The hype was ridiculous for any sort of high school sporting event, let alone a summer-league matchup.

“It took a summer-league basketball schedule to accomplish it, but DeMatha and St. Anthony’s high schools will finally meet,” said a preview piece in the Washington Post that appeared the morning of the big game. A crowd of anywhere from 400, as the Post reported, to 5,000 fans, as former DeMatha star Kenny Roy and several attendees now estimate, showed up to watch.

But Thompson pulled one of the biggest stunts of his legendary coaching career that night. He sat all his regular players and suited up St.
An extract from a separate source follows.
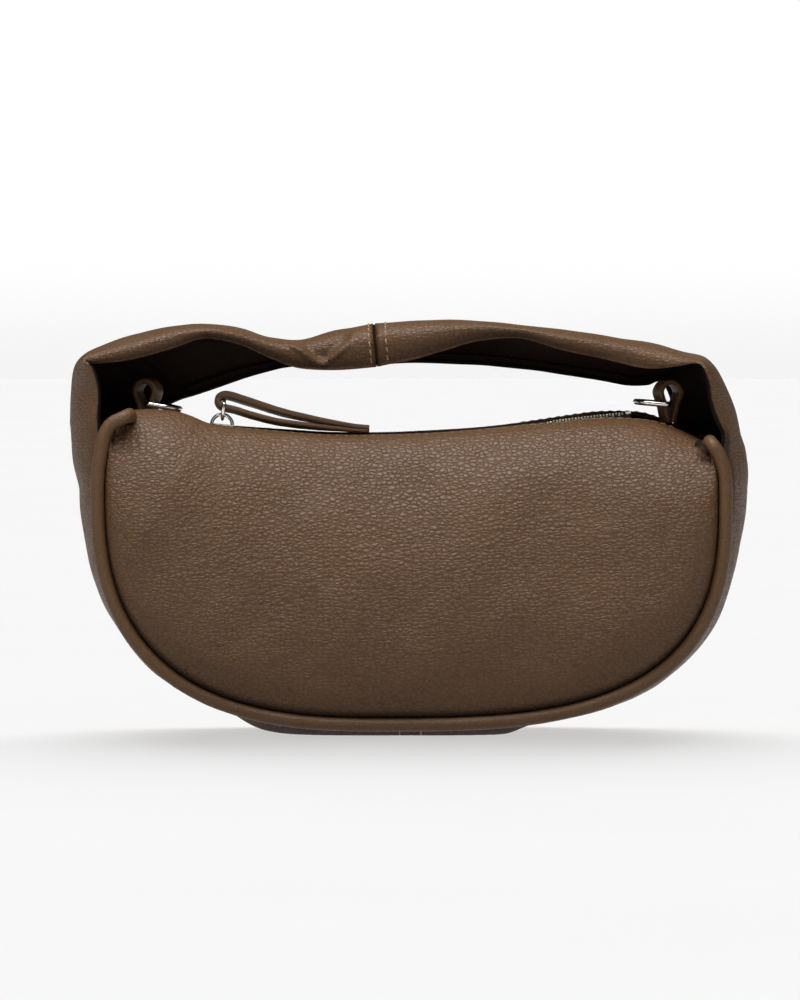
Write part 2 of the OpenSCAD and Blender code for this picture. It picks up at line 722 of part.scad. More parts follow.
// Slider: two plates joined by a post at the broad end, side walls that leave a slot for the
// tapes, and an arched bridge that the link goes round
channel_h = tooth_h + 2 * running_gap;
slider_h = channel_h + 2 * slider_plate_t;
tail_share = 0.84;
nose_round_share = 0.72;
post_r = 0.8;
bridge_r = bridge_h - link_wire_d / 2;
module slider_outline() {
    intersection() {
        polygon([
            [-slider_l / 2, -slider_w / 2],
            [slider_l / 2, -slider_w / 2 * tail_share],
            [slider_l / 2, slider_w / 2 * tail_share],
            [-slider_l / 2, slider_w / 2]
        ]);
        translate([-slider_l / 2 + slider_w * nose_round_share, 0])
            circle(r = slider_w * nose_round_share, $fn = fine);
    }
}
module slider_walls() {
    inner_y = tape_inner_y + tooth_jaw + running_gap;
    slot_h = tape_t + 2 * running_gap;
    difference() {
        linear_extrude(channel_h + slider_plate_t, center = true)
            intersection() {
                slider_outline();
                for (side = [-1, 1])
                    translate([0, side * (inner_y + slider_w / 4)])
                        square([slider_l, slider_w / 2], center = true);
            }
        cube([slider_l + overrun, slider_w + overrun, slot_h], center = true);
    }
}
module zip_slider() {
    color(nickel)
        on_zip(slider_x) {
            for (side = [-1, 1])
                translate([0, 0, side * (channel_h + slider_plate_t) / 2])
                    linear_extrude(slider_plate_t, center = true)
                        slider_outline();
            slider_walls();
            translate([-slider_l / 2 + slider_w / 5, 0, 0])
                cylinder(r = post_r, h = channel_h + slider_plate_t, center = true, $fn = fine);
            translate([0, 0, slider_h / 2 - slider_plate_t / 4])
                rotate([90, 0, 0])
                    rotate_extrude(angle = 180, $fn = fine)
                        translate([bridge_r, 0])
                            circle(d = link_wire_d, $fn = fine);
        }
}

// Link: a rounded rectangle of wire that stands on the bridge, square to the zip
bridge_z = slider_h / 2 - slider_plate_t / 4 + bridge_r;
link_low_z = bridge_z - link_wire_d - running_gap;
link_half_w = (puller_w + link_wire_d) / 2 + running_gap;
link_corner_share = 1.3;
link_corner_r = link_wire_d * link_corner_share;
module link_corner() {
    rotate([0, 90, 0])
        rotate_extrude(angle = 90, $fn = fine)
            translate([link_corner_r, 0])
                circle(d = link_wire_d, $fn = fine);
}
module wire_between(a, b) {
    d = b - a;
    translate(a)
        rotate([0, acos(d[2] / norm(d)), atan2(d[1], d[0])])
            cylinder(d = link_wire_d, h = norm(d), $fn = fine);
}
module pull_link() {
    y = link_half_w - link_corner_r;
    z = link_h / 2 - link_corner_r;
    color(nickel)
        on_zip(slider_x)
            translate([0, 0, link_low_z + link_h / 2]) {
                wire_between([0, -y, link_h / 2], [0, y, link_h / 2]);
                wire_between([0, -y, -link_h / 2], [0, y, -link_h / 2]);
                wire_between([0, -link_half_w, -z], [0, -link_half_w, z]);
                wire_between([0, link_half_w, -z], [0, link_half_w, z]);
                translate([0, y, -z]) link_corner();
                translate([0, -y, -z]) mirror([0, 1, 0]) link_corner();
                translate([0, y, z]) mirror([0, 0, 1]) link_corner();
                translate([0, -y, z]) mirror([0, 0, 1]) mirror([0, 1, 0]) link_corner();
            }
}

// Puller: a strip folded round the link's top wire, lying along the closed zip. Shares of its
// length, and of the height from the wire down to the teeth at its tip.
puller_top_shares = [
    [0.139, 0.38], [0.272, 0.16], [0.405, -0.12], [0.54, -0.26], [0.674, -0.37], [0.807, -0.46],
    [0.96, -0.58], [1, -0.68]
];
puller_under_shares = [
    [1, -0.93], [0.98, -0.97], [0.807, -1.09], [0.674, -1.12], [0.54, -1.12], [0.405, -1.00],
    [0.272, -0.73], [0.139, -0.52], [0.07, -0.53]
];
fold_gap_shares = [[0.01, 0.12], [0.185, -0.14], [0.01, -0.12]];
wire_z = link_low_z + link_h;
puller_drop = wire_z - tooth_h / 2 - running_gap - puller_l * puller_l / (2 * zip_arc_r);
eye_r = link_wire_d / 2 + running_gap;
fold_r = eye_r + strand_t;
function puller_points(shares) = [for (p = shares) [p[0] * puller_l, p[1] * puller_drop]];
fold_root_share = 0.9;
fold_root = fold_r * fold_root_share;
module leather_puller() {
    color(leather)
        on_zip(slider_x)
            translate([0, 0, wire_z])
                rotate([90, 0, 0])
                    difference() {
                        union() {
                            cylinder(r = fold_r, h = puller_w, center = true, $fn = fine);
                            linear_extrude(puller_w, center = true)
                                polygon(concat([[0, -fold_root], [0, fold_root]],
                                               puller_points(puller_top_shares),
                                               puller_points(puller_under_shares)));
                        }
                        cylinder(r = eye_r, h = puller_w + overrun, center = true, $fn = fine);
                        linear_extrude(puller_w + overrun, center = true)
                            polygon(puller_points(fold_gap_shares));
                    }
}

// Ring loops: a strip folded into a drop shape, its two ends standing on the leather end
arch_r = 3.05;
ring_wire_r = ring_wire_d / 2;
bar_seat_r = ring_wire_r + running_gap;
loop_drop = 4.4;
function loop_base_z(x) = tape_z(x) + tape_t / 2;
function arch_z(x) = loop_base_z(x) + loop_h - arch_r - loop_t;
function bar_z(x) = arch_z(x) - loop_drop;
hull_fine = 32;
module drop_shape(r_top, r_low) {
    hull() {
        circle(r = r_top, $fn = hull_fine);
        translate([0, -loop_drop]) circle(r = r_low, $fn = hull_fine);
    }
}
function root_y(x, side) = loop_base_z(x + side * loop_t) + seat_gap - arch_z(x);
module ring_loop(x) {
    color(leather)
        translate([x, 0, arch_z(x)])
            rotate([90, 0, 0])
                difference() {
                    linear_extrude(loop_w, center = true)
                        union() {
                            drop_shape(arch_r + loop_t, bar_seat_r + loop_t);
                            polygon([
                                [-loop_t, root_y(x, -1)],
                                [loop_t, root_y(x, 1)],
                                [loop_t, -loop_drop],
                                [-loop_t, -loop_drop]
                            ]);
                        }
                    linear_extrude(loop_w + overrun, center = true)
                        drop_shape(arch_r, ring_wire_r);
                    translate([0, -loop_drop, 0])
                        cylinder(r = bar_seat_r, h = loop_w + overrun, center = true, $fn = fine);
                }
}
module ring_loop_left() {
    ring_loop(-loop_x);
}
module ring_loop_right() {
    ring_loop(loop_x);
}

// Strap ring: a straight bar, two short arms and a half circle, lying away from its loop
module strap_ring(x, tilt, side) {
    bend_r = (ring_w - ring_wire_d) / 2;
    arm = ring_depth - ring_wire_d - bend_r;
    color(nickel)
        translate([x, 0, bar_z(x)])
            rotate([0, tilt, 0])
                mirror([side < 0 ? 1 : 0, 0, 0]) {
                    rotate([90, 0, 0])
                        cylinder(d = ring_wire_d, h = 2 * bend_r, center = true, $fn = fine);
                    for (y = [-bend_r, bend_r])
                        translate([0, y, 0]) {
                            sphere(d = ring_wire_d, $fn = fine);
                            rotate([0, 90, 0]) cylinder(d = ring_wire_d, h = arm, $fn = fine);
                        }
                    translate([arm, 0, 0])
                        rotate([0, 0, -90])
                            rotate_extrude(angle = 180, $fn = fine)
                                translate([bend_r, 0])
                                    circle(d = ring_wire_d, $fn = fine);
                }
}
module strap_ring_left() {
    strap_ring(-loop_x, left_ring_droop, 1);
}
module strap_ring_right() {
    strap_ring(loop_x, right_ring_rise, -1);
}

front_panel();
back_panel();
gusset_left();
gusset_right();
shoulder_left();
shoulder_right();
handle_left();
handle_right();
handle_facing_left();
handle_facing_right();
handle_joint_patch();
base_joint_patch();
piping_front();
piping_back();
filler_front();
filler_back();
lining_front();
lining_back();
lining_gusset();
zip_tape_front();
zip_tape_back();
zip_teeth_front();
zip_teeth_back();
zip_top_stops();
zip_bottom_stop();
zip_end_left();
zip_end_right();
zip_slider();
pull_link();
leather_puller();
ring_loop_left();
ring_loop_right();
strap_ring_left();
strap_ring_right();
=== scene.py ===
import bpy
import math
import numpy as np
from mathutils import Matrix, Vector, noise


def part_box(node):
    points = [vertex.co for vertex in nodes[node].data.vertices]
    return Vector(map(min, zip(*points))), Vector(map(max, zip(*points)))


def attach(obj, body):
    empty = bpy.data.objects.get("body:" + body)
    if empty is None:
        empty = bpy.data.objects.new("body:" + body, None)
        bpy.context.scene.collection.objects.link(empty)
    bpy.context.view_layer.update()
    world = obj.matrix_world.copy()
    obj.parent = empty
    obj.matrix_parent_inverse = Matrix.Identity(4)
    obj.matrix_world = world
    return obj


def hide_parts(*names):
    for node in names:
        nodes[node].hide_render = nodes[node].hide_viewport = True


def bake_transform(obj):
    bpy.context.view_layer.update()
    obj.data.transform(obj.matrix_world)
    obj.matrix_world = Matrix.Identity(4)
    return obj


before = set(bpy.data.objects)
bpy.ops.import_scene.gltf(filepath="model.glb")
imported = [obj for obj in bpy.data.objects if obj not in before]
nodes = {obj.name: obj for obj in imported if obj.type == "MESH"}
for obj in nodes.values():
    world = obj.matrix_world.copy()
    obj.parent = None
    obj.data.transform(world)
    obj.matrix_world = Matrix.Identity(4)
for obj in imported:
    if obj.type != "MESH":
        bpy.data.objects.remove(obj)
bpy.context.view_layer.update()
scene = bpy.context.scene
scene.view_settings.view_transform = "Standard"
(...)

Anthony’s students who weren’t even on the school team.

DeMatha’s regular lineup, which included future NBA superstar and Hall of Famer Adrian Dantley, brutalized Thompson’s scrubs.

Final score: DeMatha 108, St. Anthony’s 26. Legend holds DeMatha full court pressed from start to finish.

Days after the game, Thompson confessed to the Washington Post’s Ken Denlinger that he’d set up the prank to get back at DeMatha coach Morgan Wootten for blackballing his team from a tournament a year earlier.He said he’d included the non-players’ names on the roster he submitted to league officials at the beginning of the summer season knowing he was going to use them to mock Wootten and DeMatha when the schools met at Jelleff.

Many DeMatha backers have never forgiven Thompson for what Roy calls “the greatest game never played.”

“Finally, it was going to happen,” Roy told me a few months ago. “This was the game everybody wanted to see. And then John Thompson pulls what he pulls. What a disappointment.”

But Merlin Wilson, a high school all-American and future Georgetown star who played center on Thompson’s loaded St. Anthony’s team, still has no problem with his coach showing Wootten up.

“[T]his was on the two coaches, just going at each other, this was their deal,” Wilson told me recently. “But we knew [Wootten] wouldn’t play us [in a regular season] and pulled out of tournaments, kept us out. If his team was all that, why wouldn’t they play us when it mattered?”

Though times have changed too much for there ever to be a high school rivalry as renowned as the vintage DeMatha/St. Anthony’s feud, Barr’s article in the Post makes it sound like DeMatha/Montrose Christian is certainly worth paying attention to.

And with the money at stake to both programs, you just know they’re gonna play each other.